Cut marks and their relationship with specific butchering activities were identified on the basis of the criteria of Domínguez-Rodrigo et al. (28) and Romandini et al. (15). In addition, 3D reconstructions of the marks were carried out following the methodological protocol established by Courtenay et al. (48). This approach digitalizes each trace using the HIROX KH-8700 3D Digital Microscope with an MXG-5000REZ triple objective revolving lens. First, cross sections of each mark were produced using the midrange lens at a ×600 magnification. A fixed high-intensity light-emitting diode light source was placed above each sample, combining the use of coaxial and ring illumination. 3D digital reconstructions were produced using a combination of quick auto focus and depth synthesis functions that are provided by the HIROX’s system, generating a 3D display of each mark where measurements could be taken and cross-section profiles could be extracted. To construct each digital image, between 110 and 130 photos were taken for each profile. The capturing and assessment of the morphology of each mark’s profile were carried out using a total of three cross sections, taken at 30, 50, and 70% of the total length of each mark. As described by Maté González et al. (30), this range along the groove is suggested to be the most representative for cut mark morphological analysis.

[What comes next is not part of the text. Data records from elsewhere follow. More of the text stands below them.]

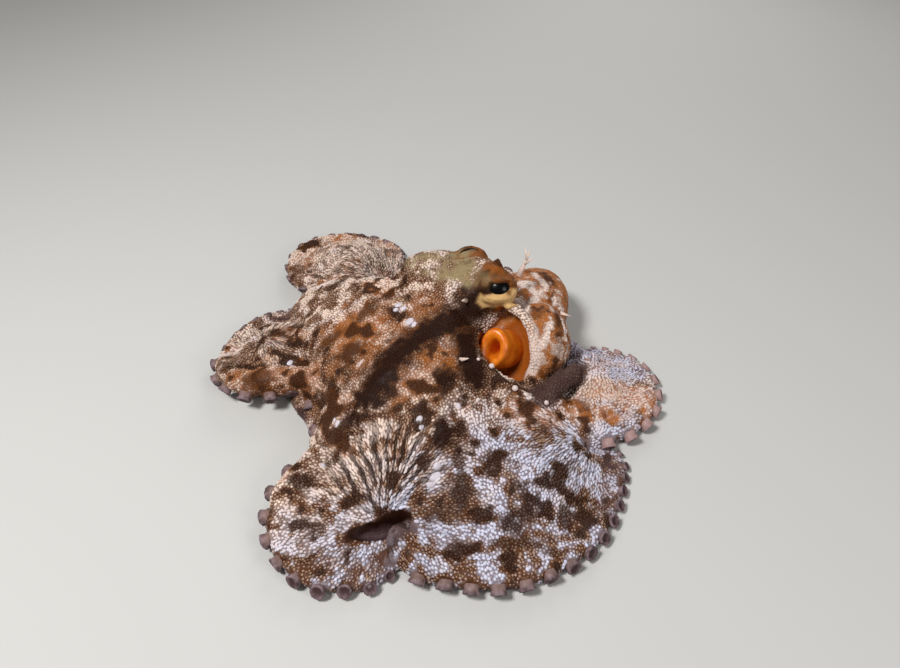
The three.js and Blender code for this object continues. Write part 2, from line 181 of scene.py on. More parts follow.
# The beaded edge of the web under the funnel, from the head side outwards.
MANTLE_LIP = (
    (42, 18, 52), (47, 17.5, 50.5), (51.5, 13, 48.5), (54.5, 6, 45), (55.8, -1, 39), (55.8, -5, 31),
    (53.5, -6, 22),
)
TUCKED_END = ((56, -25, 22), (63, -20, 24), (71, -12, 23), (78, -4, 20), (81, 3, 17))
CURLED_TIP = ((-6, -94, 7), (-10, -98.5, 9), (-14.5, -100.5, 10.5))
FRINGE = (
    (24, -14, 41), (31, -16, 38.5), (38, -22, 36), (43, -26, 33), (52, -29, 28.5), (61, -28, 24),
    (76, -21, 17),
)
# Distance between suckers as a multiple of their radius, and the arms whose suckers are turned to view.
SUCKER_STEP = 2.7
SUCKERS_FROM, SUCKERS_TO = 0.22, 0.985
TURNED_OUT = {"left_1": (0.3, 0.62), "left_2": (0.3, 0.9), "left_3": (0.3, 1.0), "left_4": (0.35, 0.95)}
WART_PATCHES = tuple((place, (radius * 1.5, radius * 1.2), 0, 1.0) for place, radius in WARTS)
# Pointed papillae: foot, tip, foot radius.
PAPILLAE = (
    ((18.5, 21.5, 53.5), (16.5, 17, 57), 1.5), ((75.5, 36, 32), (81.5, 34.5, 31), 1.3),
    ((76, 8, 16), (78, 2, 19), 1.7), ((15.5, -17, 45), (19.5, -18.5, 47.5), 1.4),
    ((50, 43, 55), (56, 50, 67), 1.8),
    ((53, 46, 61), (58, 46, 65), 1.0), ((54, 47, 63), (53, 52, 69), 0.8), ((45, 30, 60), (46, 28, 63), 1.1),
)
# Beads on the web's edge: place and radius.
KNOBS = (
    ((32, -16.5, 40), 1.6), ((44, -27, 34), 1.7), ((61, -29, 25), 1.4), ((25, -13.5, 42), 1.0),
    ((52, -30, 30), 1.1),
)
# The height from which warts are dropped on the skin, and a wart's length, width and height over its radius.
WART_DROP = 120
WART_SHARES = (1.15, 0.85, 0.34)
KNOB_LEAN = (0, -0.3, 1.0)
WART_FINENESS = 14

# Soft cords that shape the head and the edges: path and radii along it.
HORN_RADII = (9.0, 6.8, 4.4, 1.8)
BROW_CORDS = (
    (((20, 46, 61), (28, 40, 64), (35, 34, 65)), (3.4, 4.2, 4.6)),
    (((28, 24, 63), (32, 22, 65.6), (38, 21.4, 66.4), (44, 23, 64)), (1.6, 2.4, 2.4, 1.5)),
    (((30, 20.5, 56), (36, 19.4, 56), (42, 20.4, 56.5)), (2.6, 3.0, 2.6)),
)
EDGE_CORDS = (
    (MANTLE_LIP, (1.8, 2.2, 2.4, 2.4, 2.2, 1.8)), (TUCKED_END, (3.0, 4.6, 5.4, 5.2, 3.6)),
    (CURLED_TIP, (3.0, 4.6, 6.2)), (FRINGE, (1.2, 1.6, 1.7, 1.7, 1.6, 1.4, 1.0)),
)
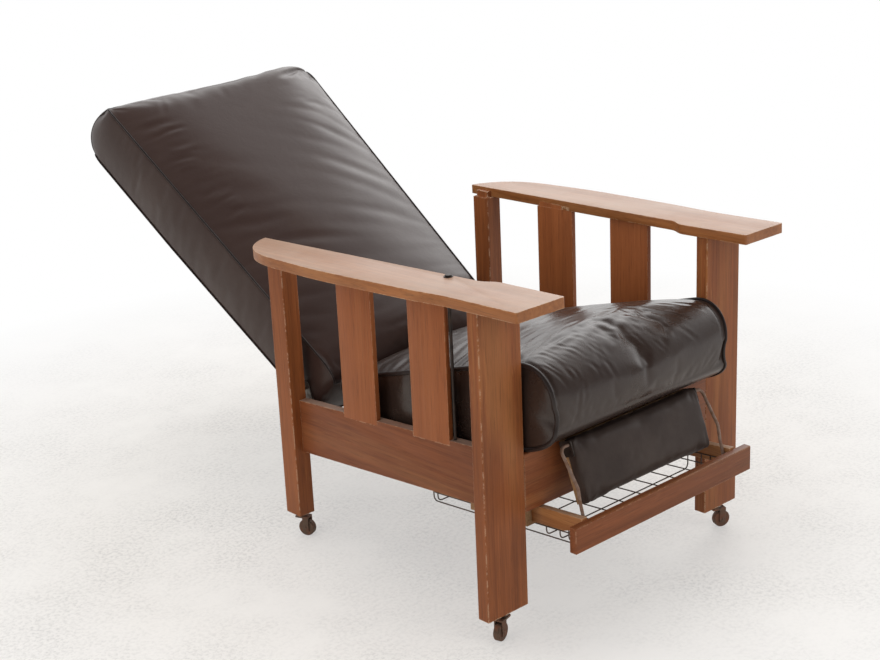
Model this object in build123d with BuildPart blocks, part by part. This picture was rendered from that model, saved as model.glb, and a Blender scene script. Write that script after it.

These profiles were then exported to the free tpsDig2 (v.2.1.7) software where the allocation of seven homologous landmarks was carried out following the geometric morphometric models described by Maté González et al. (30). The resulting files produced through landmark allocation were then edited and imported into the free software R [www.r-project.org; (49)], where a full Procrustes fit was performed using the Geomorph library (50). This package can be used to prepare the sample for multivariate statistical analysis and is commonly referred to as a generalized Procrustes analysis (GPA). Through GPA, each individual is standardized through a series of superimposition procedures involving the translation, rotation, and scaling of each shape. Any differences in structure can thus be studied through patterns of variation and covariation, which can then be statistically assessed (51). The library Shapes (52) was then used to calculate and plot the mean shape of each cross section. Additional measurements concerning the depth and opening angle of each of the profiles were later taken. To capture the entire shape of these incisions, further digital reconstruction was carried out on the entire mark using the low-range lens at ×100 or ×150 magnification, depending on the necessities of the analyst with regard to resolution (48). To capture the entire length of each mark, the HIROX’s tiling function was used to create a mosaic and complete digital reconstruction of each groove. Thirty photos were taken for each tile, while any number between 15 and 32 tiles was used to create the final image. With the use of a high-pixel resolution and the consequential stacking of photos produced by the microscope, the entire shape of the taphonomic trace could be reproduced digitally. A 13-landmark model, as developed by Courtenay et al. (53), was then used to capture the entire shape of the groove. The position of each landmark was recorded through a series of measurements. This was done first using the “xy-width” function to measure and plot the location of each landmark across a 2D graph, followed by the measurement of depth using the “point height” function to establish each landmark’s position along the z-axis of a 3D plot. Landmark coordinates were recorded and processed in the same manner as the 2D profiles.